Thanks to a three-decade-old law, more growth in Denver means more public art.
Denver Public Art, created in 1988, works like this: Every time there's a new capital improvement project with a design and construction budget equal to or greater than $1 million -- like a new library, school or homeless shelter -- 1 percent is set aside for public art in that space. That money comes from tax dollars.
Over the last 31 years, Denver has invested about $40 million in public art. There are more than 400 works around the city and 24 currently in progress.
With big renovations underway at Denver International Airport, big art projects are underway, too. At Red Rocks, an artist is working on a series of four carved stone benches and a carved stone fountain. At City Park and the Denver Zoo, an artist is painting a mural facing the duck pond. And at the intersection of Sixth Avenue and Federal Boulevard, you'll soon see a 35- to 40-foot totem pole featuring what Picker described as "regional animal heads."
And there's much more to come. The more Denver grows, the more it can fund public art.
"It's sort of dependent on the construction schedule of the city," as well as the economy, Public Art Program Administrator Brendan Picker said. "So obviously in the last few years, the economy has been good and the city has been undertaking a lot of capital improvement projects."
That means we can expect around 10-15 new pieces of public art a year, he said.
If you're thinking that's a lot of spending on public art, you're both right and wrong.
The city recently put out a call for artists to work on three projects: a piece at the Hadley Branch Library for a $10,000 commission, a piece on the High Line Canal Trail at Colorado Boulevard and Hampden Avenue for $40,000, and a piece at Denver Emergency Homeless Shelter also for $40,000.
The $40,000 paycheck is hardly the largest offered through Denver Public Art. Amber Fochi, program manager and spokeswoman for Denver Arts and Venues, said another recent project paid $175,000. Picker said a $300,000 work will be installed at Denver Botanic Gardens sometime next year.

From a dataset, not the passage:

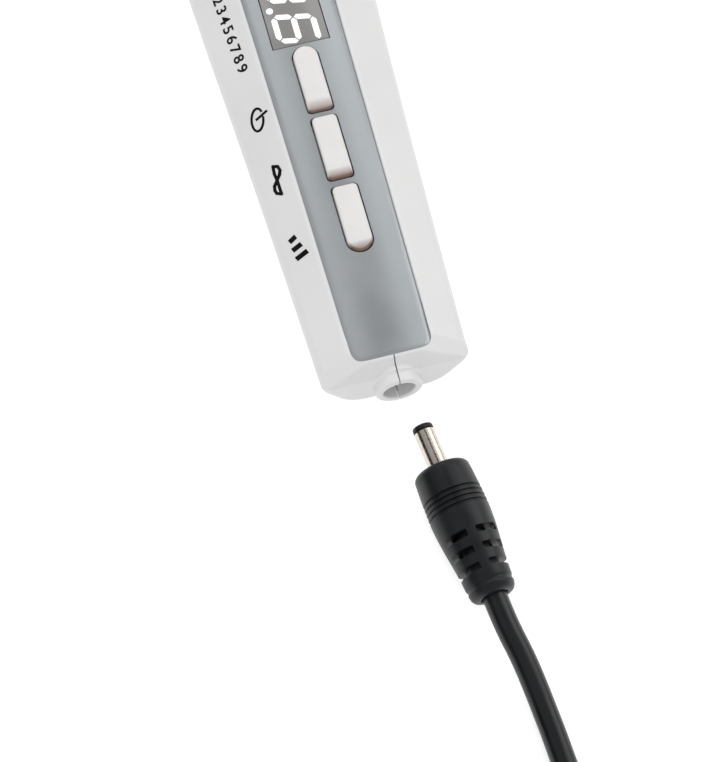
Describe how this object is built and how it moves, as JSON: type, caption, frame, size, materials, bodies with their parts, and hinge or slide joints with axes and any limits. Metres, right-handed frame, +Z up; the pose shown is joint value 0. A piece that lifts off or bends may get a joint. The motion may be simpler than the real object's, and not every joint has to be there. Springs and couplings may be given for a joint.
{
  "type": "plasma pen",
  "caption": "Slim faceted handheld cosmetic pen with display, press buttons, capped needle nose and separate charging lead.",
  "frame": {"origin": "centre of the pen's own box, without the charging lead, on the surface that it lies on", "axes": "+Y along the pen towards its needle, +Z up out of the buttons and the display, -Z into the surface under its flat back"},
  "size_m": [0.0442, 0.3525, 0.0194],
  "materials": {
    "white_shell": "satin",
    "grey_panel": "satin",
    "button_white": "gloss",
    "smoked_window": "gloss",
    "dark_plastic": "satin",
    "circuit_board": "gloss",
    "steel": "satin",
    "battery_foil": "satin",
    "foam": "matte",
    "red_wire": "satin",
    "black_wire": "satin",
    "brass": "polished",
    "bright_chrome": "polished",
    "clear_cap": "polished",
    "clear_lens": "polished",
    "nickel": "polished",
    "black_rubber": "satin",
    "white_plastic": "satin"
  },
  "bodies": {
    "pen": {"left_shell": "white_shell", "right_shell": "white_shell", "front_panel": "grey_panel", "display_window": "smoked_window", "display_module": "dark_plastic", "main_board": "circuit_board", "controller_chip": "dark_plastic", "boost_inductor": "dark_plastic", "power_switch": "steel", "light_switch": "steel", "level_switch": "steel", "battery_cell": "battery_foil", "battery_pad": "foam", "battery_red_lead": "red_wire", "battery_black_lead": "black_wire", "charge_jack": "dark_plastic", "jack_pin": "brass", "jack_spring_contact": "steel", "hv_transformer": "dark_plastic", "hv_lead": "red_wire", "needle_socket": "brass", "shell_screw_1": "steel", "shell_screw_2": "steel", "shell_screw_3": "steel", "nose_ring": "bright_chrome", "nose_cone": "white_plastic", "light_lens": "clear_lens", "light_led": "white_plastic", "plug_barrel": "nickel", "plug_tip_ring": "dark_plastic", "plug_grip": "black_rubber", "charge_cord_run": "black_rubber", "charge_cord_hank": "black_rubber", "charge_cord_tail": "black_rubber", "cord_tie": "black_rubber", "usb_grip": "black_rubber", "usb_shell": "steel", "usb_tongue": "white_plastic", "usb_contact_1": "brass", "usb_contact_2": "brass", "usb_contact_3": "brass", "usb_contact_4": "brass"},
    "power_key": {"power_button": "button_white", "power_stem": "dark_plastic"},
    "light_key": {"light_button": "button_white", "light_stem": "dark_plastic"},
    "level_key": {"level_button": "button_white", "level_stem": "dark_plastic"},
    "cap": {"tip_cap": "clear_cap"},
    "needle_unit": {"needle_hub": "brass", "needle": "steel"}
  },
  "joints": [
    {"name": "power_press", "type": "slide", "parent": "pen", "child": "power_key", "axis": [0, 0, -1], "range_m": [0, 0.0004], "stiffness_N_per_m": 1500},
    {"name": "light_press", "type": "slide", "parent": "pen", "child": "light_key", "axis": [0, 0, -1], "range_m": [0, 0.0004], "stiffness_N_per_m": 1500},
    {"name": "level_press", "type": "slide", "parent": "pen", "child": "level_key", "axis": [0, 0, -1], "range_m": [0, 0.0004], "stiffness_N_per_m": 1500},
    {"name": "cap_pull", "type": "slide", "parent": "pen", "child": "cap", "axis": [0, 1, 0], "range_m": [0, 0.031]},
    {"name": "needle_pull", "type": "slide", "parent": "pen", "child": "needle_unit", "axis": [0, 1, 0], "range_m": [0, 0.006]}
  ]
}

A $40,000 check for one mural might strike some as a big payday -- and it is. It's a year's salary for some, as is $175,000 for those more fortunate. At least one person, Westword's Kyle Harris, expressed reservations about how the money is spent -- particularly in that it could be used to offer services instead. Denverite housing and hunger reporter Donna Bryson offered a counterpoint:
It's not unusual for cities to set aside this kind of money for public art.
In fact, "it's very common," Picker said. "Most cities have a 1-percent program."

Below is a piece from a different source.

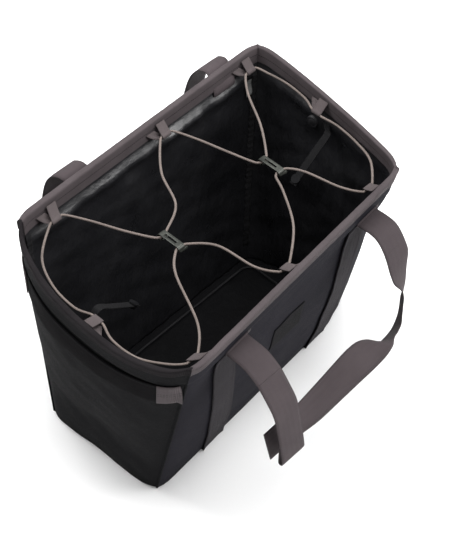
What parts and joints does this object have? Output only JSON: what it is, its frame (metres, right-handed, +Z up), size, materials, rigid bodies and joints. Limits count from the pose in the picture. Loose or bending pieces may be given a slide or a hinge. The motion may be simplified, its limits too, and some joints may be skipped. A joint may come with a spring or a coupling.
{
  "type": "foldable tote bag",
  "caption": "Open-top rectangular fabric tote with an elastic cord net and hooks over the opening, two webbing handles, side grab straps and a lift-up base board.",
  "frame": {"origin": "under the middle of the base, on the resting surface", "axes": "+Z up, +X along the long side, +Y towards the back long side, the labelled long side faces -Y"},
  "size_m": [0.4216, 0.4582, 0.3214],
  "materials": {
    "outer_fabric": "coated nylon, fine weave",
    "side_fabric": "coated nylon, fine weave",
    "lining": "glossy coated lining",
    "webbing": "ribbed nylon webbing",
    "binding": "grosgrain tape",
    "cord": "braided elastic cord",
    "hook_metal": "satin gunmetal",
    "snap_metal": "satin black",
    "stiffener_plastic": "matte sheet",
    "board_cover": "lining cloth over a stiff board",
    "label": "satin, blank",
    "care_tape": "satin tape, blank"
  },
  "bodies": {
    "bag": {"bottom_fabric": "side_fabric", "front_panel": "outer_fabric", "back_panel": "outer_fabric", "left_gusset": "side_fabric", "right_gusset": "side_fabric", "front_lining": "lining", "back_lining": "lining", "left_lining": "lining", "right_lining": "lining", "front_stiffener": "stiffener_plastic", "back_stiffener": "stiffener_plastic", "front_band": "outer_fabric", "back_band": "outer_fabric", "left_band": "side_fabric", "right_band": "side_fabric", "front_binding": "binding", "back_binding": "binding", "left_binding": "binding", "right_binding": "binding", "front_strips": "webbing", "back_strips": "webbing", "base_straps": "webbing", "front_handle_ends": "webbing", "back_handle_ends": "webbing", "handle_tacks": "webbing", "left_grab_strap": "webbing", "right_grab_strap": "webbing", "corner_piping": "side_fabric", "tab_back_left": "webbing", "tab_back_mid": "webbing", "tab_back_right": "webbing", "tab_right": "webbing", "tab_front_right": "webbing", "tab_front_mid": "webbing", "tab_front_left": "webbing", "tab_left": "webbing", "cord_back_left": "cord", "cord_back_right": "cord", "cord_right_back": "cord", "cord_right_front": "cord", "cord_front_right": "cord", "cord_front_left": "cord", "cord_left_front": "cord", "cord_left_back": "cord", "snap_anchors": "side_fabric", "label_patch": "label", "care_label": "care_tape", "seam_tapes": "lining"},
    "front_handle_root": {"front_handle_legs": "webbing"},
    "front_handle_grip": {"front_handle_grip": "webbing"},
    "back_handle_root": {"back_handle_legs": "webbing"},
    "back_handle_grip": {"back_handle_grip": "webbing"},
    "hook_left": {"hook_left": "hook_metal"},
    "hook_right": {"hook_right": "hook_metal"},
    "snap_strap_left": {"snap_strap_left": "side_fabric", "snap_socket": "snap_metal"},
    "snap_strap_right": {"snap_strap_right": "side_fabric", "snap_stud": "snap_metal"},
    "base_board": {"base_board": "board_cover", "board_piping": "board_cover"}
  },
  "joints": [
    {"name": "front_handle_swing", "type": "hinge", "parent": "bag", "child": "front_handle_root", "pos_m": [0, -0.13622, 0.282], "axis": [-1, 0, 0], "range_deg": [0, 90]},
    {"name": "front_handle_straighten", "type": "hinge", "parent": "front_handle_root", "child": "front_handle_grip", "pos_m": [0, -0.18503, 0.26545], "axis": [-1, 0, 0], "range_deg": [0, 70]},
    {"name": "back_handle_swing", "type": "hinge", "parent": "bag", "child": "back_handle_root", "pos_m": [0, 0.13622, 0.282], "axis": [1, 0, 0], "range_deg": [0, 90]},
    {"name": "back_handle_straighten", "type": "hinge", "parent": "back_handle_root", "child": "back_handle_grip", "pos_m": [0, 0.18503, 0.26545], "axis": [1, 0, 0], "range_deg": [0, 70]},
    {"name": "hook_left_release", "type": "hinge", "parent": "bag", "child": "hook_left", "pos_m": [-0.081, 0.013, 0.308], "axis": [-1, 0, 0], "range_deg": [0, 100]},
    {"name": "hook_right_release", "type": "hinge", "parent": "bag", "child": "hook_right", "pos_m": [0.089, 0.013, 0.308], "axis": [-1, 0, 0], "range_deg": [0, 100]},
    {"name": "snap_strap_left_bend", "type": "hinge", "parent": "bag", "child": "snap_strap_left", "pos_m": [-0.195, 0, 0.288], "axis": [0, -1, 0], "range_deg": [-50, 30]},
    {"name": "snap_strap_right_bend", "type": "hinge", "parent": "bag", "child": "snap_strap_right", "pos_m": [0.195, 0, 0.288], "axis": [0, 1, 0], "range_deg": [-50, 30]},
    {"name": "base_board_lift", "type": "hinge", "parent": "bag", "child": "base_board", "pos_m": [0, 0.087, 0.0036], "axis": [-1, 0, 0], "range_deg": [0, 80]}
  ],
  "couplings": [
    {"joint": "front_handle_straighten", "follows": "front_handle_swing", "ratio": 0.775},
    {"joint": "back_handle_straighten", "follows": "back_handle_swing", "ratio": 0.775}
  ]
}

Policies and guidelines might be different from city to city, but everybody's doing it. Albuquerque has had a 1-percent program since 1978, and Philadelphia, which Picker believes had it first, began its program in 1964.
Don't get it mixed up with the Urban Arts Fund.
That program began 11 years ago as a Denver Public Works effort to deter graffiti.
It's now an Arts & Venues program, and it's not funded by taxes.
"Arts & Venues operates as an enterprise fund. We eat what we kill," Fochi said.
That means the money it brings in through things parking fees, rental fees or a cut of the beer sales at Red Rocks gets put back into cultural programs.
For the Urban Arts Fund, they offer up to $10,000 per mural through an application and grant process that this year closed on March 18.
Last fall Denver awarded Urban Arts Fund grants two dozen individual artists and artist groups. Fochi said there are about 350 Urban Arts Fund murals around the city.
Correction: Some information provided to Denverite went un-fact-checked and an earlier version of this article identified the wrong mayor serving when Denver Public Art was created in 1988 and who paid for two Da Cruz murals.